Suppose we have a common folding chair. Most everybody is able to perceive its most common affordances: You can sit on it, you can put things on it, you can use it as a step, and you can fold it for easy storage.
Perceived affordances can also be a function of culture or cognitive baggage. If you are a professional wrestler, for example, when presented with the folding chair you are more apt to perceive a different set of affordances, like throwing, a platform for body slamming, and folding it up, but this time for ease of swinging at your opponents.

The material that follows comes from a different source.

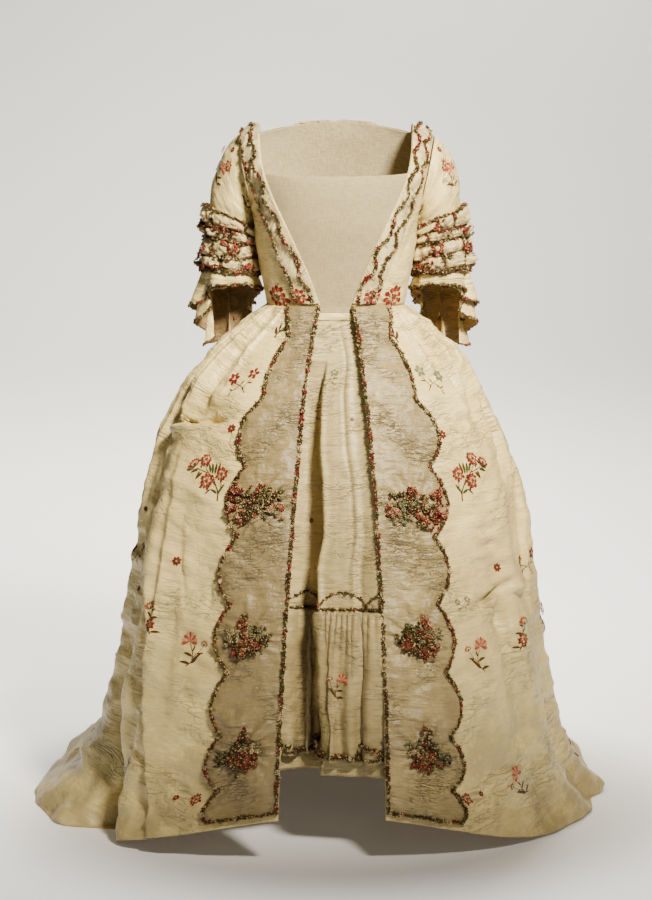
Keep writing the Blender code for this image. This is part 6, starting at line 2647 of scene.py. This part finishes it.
    def garland(self, flounce: Sheet) -> None:
        """Arches of thick floss near the flounce's foot, over a thin line of braid.

        Args:
            flounce: The flounce beneath.
        """
        x = np.linspace(-0.255, 0.255, 420)
        low = self.flounce_foot - 0.01
        self.floss.line("fly_braid_flounce", flounce, low, x, 0.001, 0.0046, "flounce_braid", size=0.0036)
        share = (x + 0.034) / 0.096
        over = low - 0.006 - 0.026 * np.clip(1 - np.abs(np.mod(share + 0.5, 1) - 0.5) * 3.6, 0, 1)
        points, normal, _, _ = self.floss.run(flounce, over, x, 0.0035, 0.003)
        chance = np.random.default_rng(97)
        points = points + normal * chance.uniform(0, 0.004, (len(points), 1))
        mix = [Tone.GREEN, Tone.OLIVE, Tone.BROWN, Tone.SAGE, Tone.CORAL, Tone.CREAM, Tone.RED]
        weights = (0.3, 0.24, 0.18, 0.1, 0.07, 0.06, 0.05)
        tones = np.array([mix[i].share for i in chance.choice(7, len(points), p=weights)])
        normal = unit(normal + chance.normal(0, 0.4, normal.shape))
        run = (points, normal, tones, False)
        piece = self.floss.grow("floss_garland", [run], self.floss.petals, 0.0062, 0.3)
        settle(piece, "floss_posy")

    def dress(self) -> None:
        """Makes the petticoat and everything sewn on it."""
        finish = self.wardrobe
        skirt = self.skirt()
        cloth("petticoat", skirt, finish.petticoat, finish.lining)
        cloth("petticoat_band", self.band(), finish.silk, finish.lining)
        flounce = self.flounce(skirt)
        cloth("petticoat_flounce", flounce, finish.flounce, finish.lining)
        self.header(skirt)
        self.garland(flounce)
        brocade = Brocade(skirt)
        brocade.lay("faded 0.154 0 -10 0.6; blossom 0.228 0.012 0 0.45; blossom 0.43 -0.021 0 0.6")
        brocade.repeat((0.14, 0.48), (0.08, 0.97), 55)
        brocade.repeat((-0.48, -0.14), (0.08, 0.97), 56)
        brocade.finish("petticoat", finish.brocade)
        worked = Brocade(flounce)
        worked.lay("spray 0.822 0.008 14 0.8")
        worked.finish("flounce", finish.brocade)


# ---- studio ----
@dataclass
class Studio:
    """A pale floor that curves up into a wall, soft lights, and the camera."""

    camera_height: float = 1.3  # above the floor
    camera_back: float = 4.5
    camera_aside: float = -0.018
    tilt: float = 7.5  # degrees down
    lens: float = 96.24
    wall: float = 2.6  # how far behind the gown the floor starts to rise
    curve: float = 0.9  # radius of the curve between floor and wall

    def sweep(self) -> None:
        """The seamless floor and wall."""
        angle = np.radians(np.linspace(0, 90, 16))
        y = np.append([-1.7, self.wall], self.wall + self.curve * np.sin([*angle[1:], math.pi / 2]))
        z = np.concatenate([[0.0, 0.0], self.curve * (1 - np.cos(angle[1:])), [2.9]])
        points = [(x, a, b) for a, b in zip(y, z) for x in (-1.9, 1.9)]
        faces = [(2 * i, 2 * i + 1, 2 * i + 3, 2 * i + 2) for i in range(len(y) - 1)]
        mesh_object("studio_sweep", np.array(points), faces, [self.paper()])

    def paper(self) -> Material:
        """Its paper, which gives off a soft painted light, weaker on the wall, with a painted shadow
        beneath the gown.
        """
        shader = Shader("studio_paper")
        risen = shader.within(shader.part(shader.place, 2), -1.28, -0.7)
        colour = shader.mix(risen, (0.92, 0.905, 0.865), (0.7, 0.69, 0.66))
        grain = shader.times(shader.noise(shader.place, 220.0, 2.0), 0.00005)
        across = shader.maths("POWER", shader.part(shader.place, 0), 2.0)
        behind = shader.maths("SUBTRACT", shader.part(shader.place, 1), 0.15)
        away = shader.maths("SQRT", shader.maths("ADD", across, shader.maths("POWER", behind, 2.0)))
        # painted light: the paper glows, weaker on the wall and nearly dark beneath the gown as a painted
        # shadow
        painted_glow = shader.mix(shader.within(away, 0.5, 0.84), (0.06, 0.052, 0.042), (1.0, 0.965, 0.9))
        painted_glow = shader.mix(risen, painted_glow, (0.36, 0.345, 0.315))
        shader.put(shader.surface.inputs["Emission Color"], painted_glow)
        return shader.done(colour, grain, 0.9, emission_strength=1.15)

    def light(self, name: str, place: tuple, aim: tuple, size: float, power: float, warm: float) -> None:
        """One soft square light.

        Args:
            name: Its name.
            place: Where it hangs, with its height above the floor.
            aim: The point that it faces.
            size: Length of its side.
            power: In watts.
            warm: 0 for white, 1 for lamp light.
        """
        lamp = bpy.data.lights.new(name, "AREA")
        lamp.size, lamp.energy = size, power
        self.hang(lamp, place, aim, warm)

    def key(self, place: tuple, aim: tuple, radius: float, power: float, spread: float) -> None:
        """The soft spotlight, which fades towards the hem.

        Args:
            place: Where it hangs, with its height above the floor.
            aim: The point that it faces.
            radius: Of its face.
            power: In watts.
            spread: Width of its beam, in degrees.
        """
        lamp = bpy.data.lights.new("key", "SPOT")
        lamp.shadow_soft_size, lamp.energy = radius, power
        lamp.spot_size, lamp.spot_blend = math.radians(spread), 1.0
        self.hang(lamp, place, aim, 0.9)

    def hang(self, lamp: bpy.types.Light, place: tuple, aim: tuple, warm: float) -> None:
        """Hangs a lamp, turned to its aim; it is white at a warmth of 0.

        Args:
            lamp: The lamp.
            place: Where, with its height above the floor.
            aim: The point that it faces.
            warm: 0 for white, 1 for lamp light.
        """
        lamp.color = (1.0, 1.0 - 0.07 * warm, 1.0 - 0.2 * warm)
        obj = bpy.data.objects.new(lamp.name, lamp)
        obj.location = Vector(place) - Vector((0, 0, HOLD_HEIGHT))
        away = Vector(place) - Vector(aim)
        obj.rotation_euler = away.to_track_quat("Z", "Y").to_euler()
        bpy.context.scene.collection.objects.link(obj)

    def build(self) -> None:
        """Makes the stage, the lights and the camera."""
        self.sweep()
        chest, hips = (0.0, 0.0, 1.05), (-0.1, 0.0, 0.75)
        self.key((0.98, -2.5, 2.8), (0.0, 0.0, 1.26), 0.26, 1820, 45)
        self.light("fill", (0.4, -4.4, 2.1), chest, 1.0, 8, 0.8)
        self.light("top", (0.0, 0.9, 3.9), hips, 1.8, 6, 1.0)
        self.light("wall", (0.3, 1.8, 2.5), (0.1, 3.5, 1.1), 1.6, 66, 0.6)
        self.light("back", (0.7, 2.3, 2.5), (0.0, 0.5, 0.6), 1.0, 58, 0.7)
        world = bpy.data.worlds.new("studio")
        world.use_nodes = True
        background = world.node_tree.nodes["Background"]
        background.inputs["Color"].default_value = (1.0, 0.94, 0.82, 1.0)
        background.inputs["Strength"].default_value = 0.04
        bpy.context.scene.world = world
        lens = bpy.data.cameras.new("camera")
        lens.lens, lens.sensor_width, lens.sensor_fit = self.lens, 36.0, "AUTO"
        lens.clip_end = 30.0
        camera = bpy.data.objects.new("camera", lens)
        place = (self.camera_aside, -self.camera_back, self.camera_height - HOLD_HEIGHT)
        camera.location = place
        camera.rotation_euler = (math.radians(90 - self.tilt), 0.0, 0.0)
        bpy.context.scene.collection.objects.link(camera)
        bpy.context.scene.camera = camera


def main() -> None:
    """Dresses the gown, then sets the stage."""
    logging.basicConfig(level=logging.INFO, format="%(message)s")
    wardrobe = Wardrobe()
    floss = FlossWorker(wardrobe.floss)
    bodice = Bodice(wardrobe, floss)
    for dressed in (
        bodice,
        GownSkirt(wardrobe, floss),
        SackBack(wardrobe, bodice),
        Sleeve(wardrobe, floss),
        Petticoat(wardrobe, floss),
    ):
        dressed.dress()
        log.info("%s is dressed", type(dressed).__name__)
    Studio().build()
    bpy.context.view_layer.update()


if __name__ == "__main__":
    main()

At the risk of irritating Don Norman further, it can be useful to think of affordance as a point along some continuum, even though it was never intended to be that way. For example, a bicycle affords rolling. If you build the same bicycle with square wheels, you could then say that the bicycle does not afford rolling at all.
However, if you build the bicycle a third time with octagonal wheels, it still affords rolling, but perhaps not as well as the original example. In a game like Gran Turismo 5, every vehicle in the game affords driving in the strict, actual sense, but there is a huge difference in the drivability of a smooth front-wheel drive Honda Civic Type R versus the powerful and touchy '66 Shelby Cobra 427, or even the insane 1,500 horsepower Red Bull X2010.
Perceived vs. Actual Affordance
In our chair example, we enumerated several perceived affordances. Coincidentally, these perceived affordances were also the actual affordances of the chair in question. But what happens when a perceived affordance is not an actual affordance?
Sink drawers with more perceived affordances than actual affordances.
Let's examine the fine sink installation in Figure 3a. Of interest are the three drawers just below the countertop. We only have one legitimate perceived affordance, that of pulling, because each drawer sports a handle in the center, and we all know that handles are for pulling.
When we consult reality for confirmation, we find that if we pull on either of the two side drawers, the drawers do in fact afford being pulled out. However, when we attempt to pull out the center drawer, it doesn't go anywhere.
It's actually not a drawer at all, because there is a sink basin behind it and no room for a drawer. It just looks like a drawer. Its perceived affordance is pulling, but in reality it has no such affordance. There are bound to be problems when perceived affordances are different from the actual ones.
Sink drawers with the same perceived affordances as actual affordances.
In the case of sink drawer design, the problem is solved by creating a surface that does not allow any perceived affordance of pulling. In the case of Figure 3b, no one could confuse a neat relief design on a cover plate for something that could be pulled.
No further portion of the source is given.